> [DESCRIPTION OF THE TASK]: Give the listing again in full, exactly as written.

> [GIVEN DATA]:
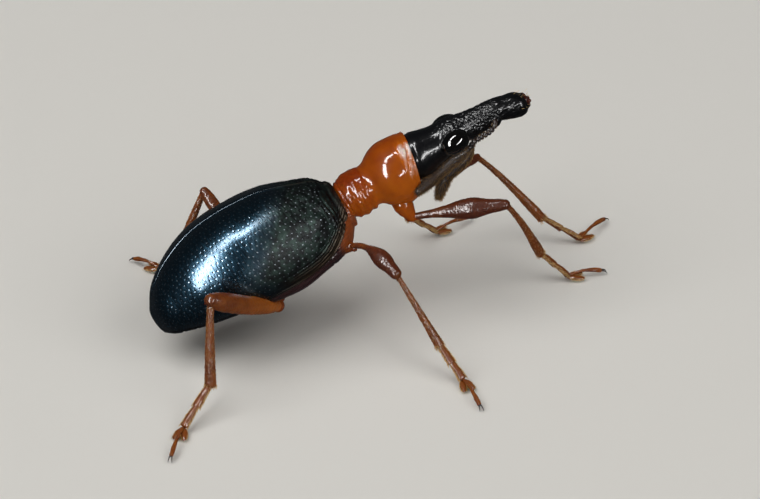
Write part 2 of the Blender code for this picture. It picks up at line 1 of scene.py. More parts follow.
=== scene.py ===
"""Looks of the sweet potato weevil: its cuticle, eyes, feelers, legs and hairs.

Places are in millimetres until a mesh is made. The body is drawn in its own frame,
x forward along its axis, y to the left and z to the back, with the origin in the
middle of the prothorax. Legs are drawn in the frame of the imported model.
"""
import math
from collections import namedtuple

import bpy
import numpy as np
from mathutils import Euler, Matrix, Vector


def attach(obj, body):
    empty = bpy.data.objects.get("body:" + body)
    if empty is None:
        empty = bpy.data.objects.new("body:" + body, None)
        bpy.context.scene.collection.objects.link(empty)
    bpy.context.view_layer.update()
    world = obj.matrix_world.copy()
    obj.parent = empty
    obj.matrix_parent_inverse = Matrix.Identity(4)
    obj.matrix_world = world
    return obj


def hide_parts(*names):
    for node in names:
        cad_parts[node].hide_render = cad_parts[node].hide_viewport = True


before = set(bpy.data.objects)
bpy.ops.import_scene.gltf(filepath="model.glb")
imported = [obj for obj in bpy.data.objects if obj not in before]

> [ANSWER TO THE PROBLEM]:
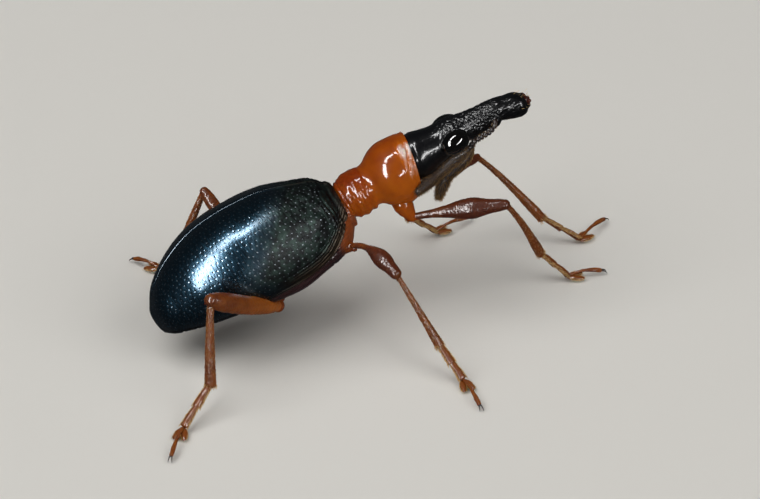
Write part 2 of the Blender code for this picture. It picks up at line 1 of scene.py. More parts follow.
=== scene.py ===
"""Looks of the sweet potato weevil: its cuticle, eyes, feelers, legs and hairs.

Places are in millimetres until a mesh is made. The body is drawn in its own frame,
x forward along its axis, y to the left and z to the back, with the origin in the
middle of the prothorax. Legs are drawn in the frame of the imported model.
"""
import math
from collections import namedtuple

import bpy
import numpy as np
from mathutils import Euler, Matrix, Vector


def attach(obj, body):
    empty = bpy.data.objects.get("body:" + body)
    if empty is None:
        empty = bpy.data.objects.new("body:" + body, None)
        bpy.context.scene.collection.objects.link(empty)
    bpy.context.view_layer.update()
    world = obj.matrix_world.copy()
    obj.parent = empty
    obj.matrix_parent_inverse = Matrix.Identity(4)
    obj.matrix_world = world
    return obj


def hide_parts(*names):
    for node in names:
        cad_parts[node].hide_render = cad_parts[node].hide_viewport = True


before = set(bpy.data.objects)
bpy.ops.import_scene.gltf(filepath="model.glb")
imported = [obj for obj in bpy.data.objects if obj not in before]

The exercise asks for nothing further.